Doesn’t need to be a winner head to head. If it can do 90% of the tasks the big boys do, at 50% speed, for virtually no extra overhead cost save for the power consumed by a prompt - that’s gonna work for a lot of people. And that’s also basically where we’re at today. Qwen3.6 35b running quantized on 10 year old hardware solves basically all of my uses cases for agents except for coding.
The frontier models are faster, and better at coding, but not so much that i’ll pay $200/month for them.
> If it can do 90% of the tasks the big boys do, at 50% speed
I want to live in this world too, but these numbers, as of today, are very aspirational and far removed from reality.

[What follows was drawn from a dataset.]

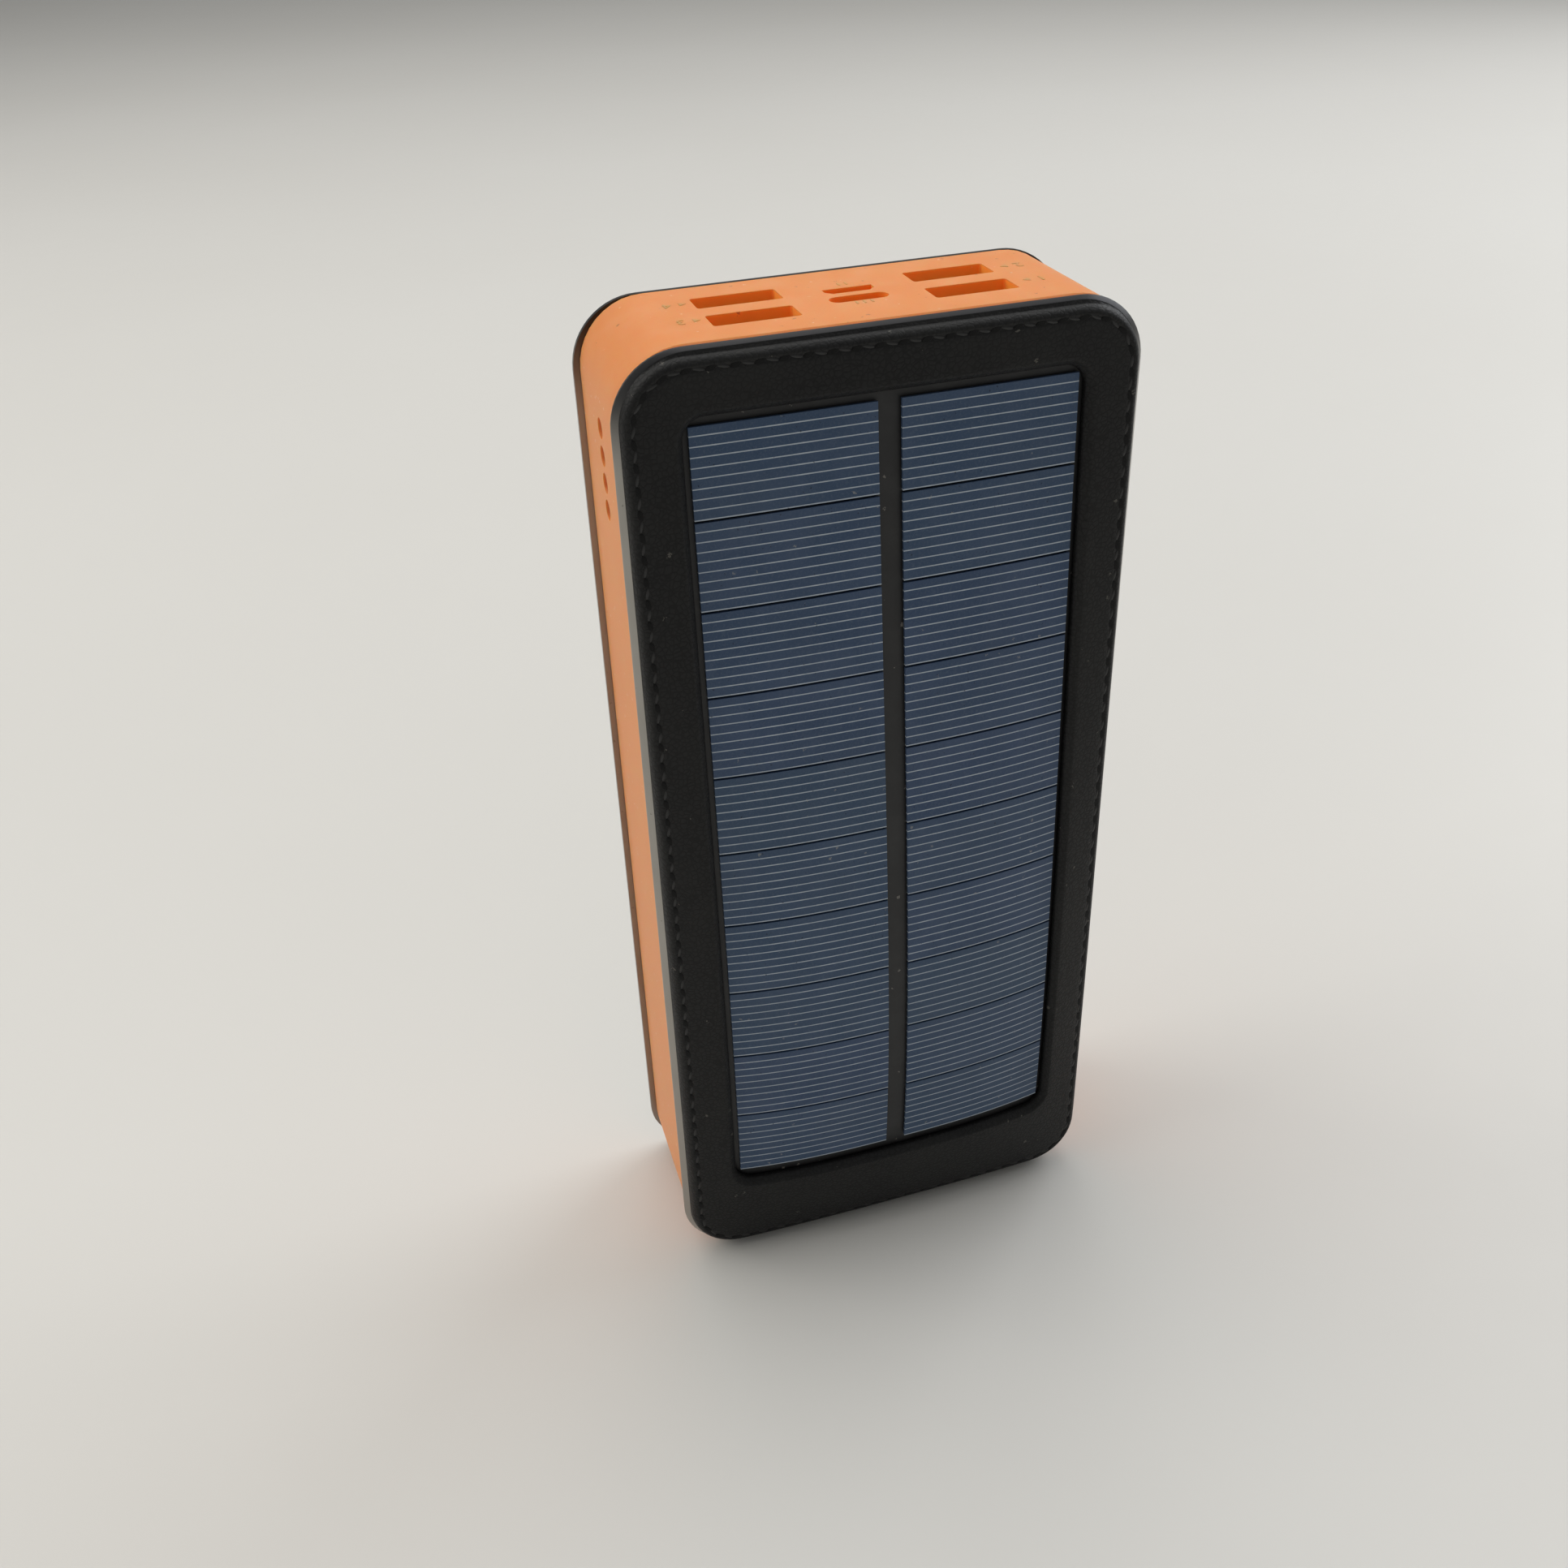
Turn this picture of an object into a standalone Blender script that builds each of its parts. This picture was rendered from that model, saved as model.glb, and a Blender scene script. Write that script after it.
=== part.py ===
"""Solar power bank with a bowed solar front, standing on its lower end.

World frame: +X right, -Y the solar front, +Z up towards the ports. Metres.
"""
import math

import bmesh
import bpy

MM = 0.001

# Overall size
WIDTH = 82.0 * MM
HEIGHT = 179.0 * MM
EDGE_DEPTH = 29.7 * MM
BOW = 5.6 * MM
PAD = 1.7 * MM
GAP = 0.3 * MM

# Bowed front: how the swelling fades towards the sides and the two ends
BOW_SIDE_POWER = 2.6
BOW_END_POWER = 0.55
BOW_END_SHARPNESS = 1.25

# Depth levels, front to rear
CELL_RECESS = 1.4 * MM
REAR_Y = 0.5 * (EDGE_DEPTH + PAD + BOW - CELL_RECESS)
RIM_Y = REAR_Y - EDGE_DEPTH
FRONT_JOINT_Y = RIM_Y + 0.9 * MM
REAR_JOINT_Y = REAR_Y - 1.15 * MM
COVER_SKIN = 1.9 * MM
TONGUE_DEPTH = 2.75 * MM

# Cover outline
COVER_HALF_X = 0.5 * WIDTH
COVER_LOW_Z = 0.2 * MM
COVER_HIGH_Z = HEIGHT - 0.2 * MM
COVER_CORNER = 10.8 * MM
FRONT_BEVEL = ((0.0, 0.72), (0.1, 0.58), (0.9, 0.06), (1.0, 0.0))
FRONT_SHOULDER = ((1.08, 0.7), (1.4, 1.3), (2.1, 1.7))
BEVEL_END_SHARE = 0.5
REAR_EDGE_ROUND = 0.35 * MM
TONGUE_OUTER_INSET = 3.3 * MM
TONGUE_INNER_INSET = 4.7 * MM

# Middle frame
FRAME_HALF_X = 40.0 * MM
FRAME_SIDE_WALL = 2.0 * MM
FRAME_END_WALL = 2.6 * MM
FRAME_CORNER = 10.6 * MM
FRAME_CHAMFER = 0.3 * MM
FRAME_FRONT_Y = FRONT_JOINT_Y + GAP
FRAME_REAR_Y = REAR_JOINT_Y - GAP
FRAME_INNER_X = FRAME_HALF_X - FRAME_SIDE_WALL
FRAME_INNER_TOP = HEIGHT - FRAME_END_WALL

# Solar window and cells
WINDOW_HALF_X = 31.2 * MM
WINDOW_LOW_Z = 19.0 * MM
WINDOW_HIGH_Z = 168.9 * MM
WINDOW_CORNER = 3.4 * MM
WINDOW_LIP = 1.3 * MM
CELL_ROWS = 10
CELL_TOP_Z = 167.5 * MM
CELL_PITCH = 14.64 * MM
CELL_GAP = 0.4 * MM
CELL_INNER_X = 1.85 * MM
CELL_OUTER_X = 30.25 * MM
CELL_THICK = 0.5 * MM
BOARD_HALF_X = 33.2 * MM
BOARD_LOW_Z = 17.1 * MM
BOARD_HIGH_Z = 170.8 * MM
BOARD_THICK = 1.0 * MM

# Circuit board and ports
PCB_Y = 2.75 * MM
PCB_HALF_THICK = 0.8 * MM
PCB_LEFT_X = -34.7 * MM
PCB_RIGHT_X = 34.0 * MM
PCB_LOW_Z = 127.0 * MM
PCB_HIGH_Z = 172.0 * MM
SCREW_X = 32.4 * MM
SCREW_Z = 132.0 * MM
PORT_X = 17.0 * MM
PORT_Y_OFFSET = 4.6 * MM
PORT_SLOT = (13.3 * MM, 5.4 * MM)
PORT_SHELL = (13.1 * MM, 5.72 * MM)
PORT_MOUTH = (12.5 * MM, 5.12 * MM)
PORT_LENGTH = 16.0 * MM
COLLAR_HALF_X = 25.4 * MM
COLLAR_HALF_Y = 8.0 * MM
COLLAR_LOW_Z = HEIGHT - 4.6 * MM
SHELL_TOP_Z = COLLAR_LOW_Z - GAP
TONGUE_TOP_Z = SHELL_TOP_Z - 0.8 * MM
INPUT_SHELL_LENGTH = 7.5 * MM
USB_C_Y = PCB_Y - 2.2 * MM
MICRO_Y = PCB_Y + 2.2 * MM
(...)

I'm no tokenmaxxer; I find my modest local setup useful, I also know the limitations, it's slow and it sucks (relatively) at high-level and/or long-context planning, compared to frontier models. Only a minority of my prompts are max-effort - its not all I do, but, it also means frontier labs aren't dying any time soon
This is what makes sense for me as well. All I need a local model is for playing with simple graphics: no gradients, at most ten colours which I can push through VTracer to get an SVG. Draw Things does the job, usually in 120 seconds or less.
Sometimes, I need a quick throwaway bit of python. That can take 30 minutes of my time.
Consider this. One of the smallest Qwen models (4B parameters) powers my home automation voice assistant, and runs on CPU alone at >20 tok/s. It is enough for that use case, and could be made even better/faster with a modest GPU. It isn't as smart as some cloud-connected thingamajig, but I would never allow a literal Google or Amazon bug in my home. Huge SOTA models aren't relevant everywhere. Most people use LLMs for rather trivial tasks such as finding typos or drafting text.